いつも長椅子に掛けている、裂き織りの布を洗濯しました。
裂き織りとは、いろいろな木綿の古着布を裂いて緯糸(よこいと)にして織ったもの、経糸(たていと)には麻が使われました。
裂き織りは、寒さが厳しくて木綿を育てることができない北国で考案された織り物で、北前船で運ばれてくる木綿布を裂いて、厚みのある布に織りました。
日本の暖かい地方で木綿が栽培されるようになり、綿織物が潤沢に出回るようになって、木綿が栽培できない地方にも北前船で綿織物がもたらされる以前、北国の人々の衣類はすべて麻(大麻やカラムシなど草から採った繊維)でした。
岩手県北部の山間の村の、明治37年(1904年)生まれのお年寄りは、
「木綿を初めて着たとき、たまげで(たいへん暖かいと感じた)」
と、語っています(「岩手の麻栽培と麻布」『染色 α』1998年3月号)。
また、『明治女性史』(村上信彦著、理論社、1969年)には、青森のお年寄の中には、生まれてから死ぬまで、麻の着物をたった3枚しか持っていなかったと語った人もいた、と記してあります。
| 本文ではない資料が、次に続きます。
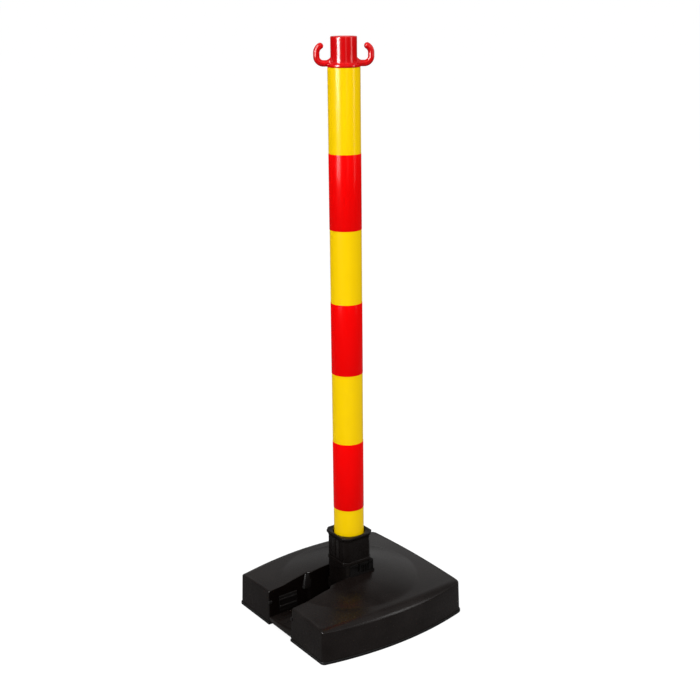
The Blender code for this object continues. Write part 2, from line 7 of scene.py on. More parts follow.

裂き織りは、信州(長野)、佐渡(新潟)、南部(青森)などで、とくに盛んにつくられました。
北前船の航路。『裂き織りの本』(八田尚子著、晶文社、2000年)より |
『新・木綿以前のこと』(永原慶治著、中央公論社、1990年)によると、1800年代初頭、北前船の扱う布は、新しいものより古着の方が多かったようです。
裂き織りが盛んになってからは、古着としては着られないほどぼろぼろの布も、裂き織り用として運ばれました。
長椅子に敷いて、いつもどさっと座ったり寝っ転がったりしているせいか、何度も洗濯したせいか、ところどころ、新たに破れてきました。
「繕った方がいいかなぁ?」
「わぁぁぁ!」
絣布の下に重ねて芯布として使っていたのは、麻(大麻)の、藍染めの手織り布でした。
これこそ、北国でつくられ、使われた布です。
花巻の農業伝承館では、大麻の野良着を見ることができましたが、私が持っているのは木綿の野良着だけ、実際に使われていた大麻布を手にするのは初めてです。
しかも、こんな偶然の形で。
しばらく前に、山本あまよかしむさんの「ルーマニア、大麻布復元のとりくみ」(8月末まで閲覧可能)を拝見しました。
日本だけでなく温帯のヨーロッパにも、日本同様「木綿以前」が長く続いていました。ヨーロッパでは亜麻が一般的であったのは知っていましたが、大麻も育てられ使われていた、しかも大麻を暖かく着るために糸の紡ぎ方も工夫されていたことを知り、興奮冷めやりませんでした。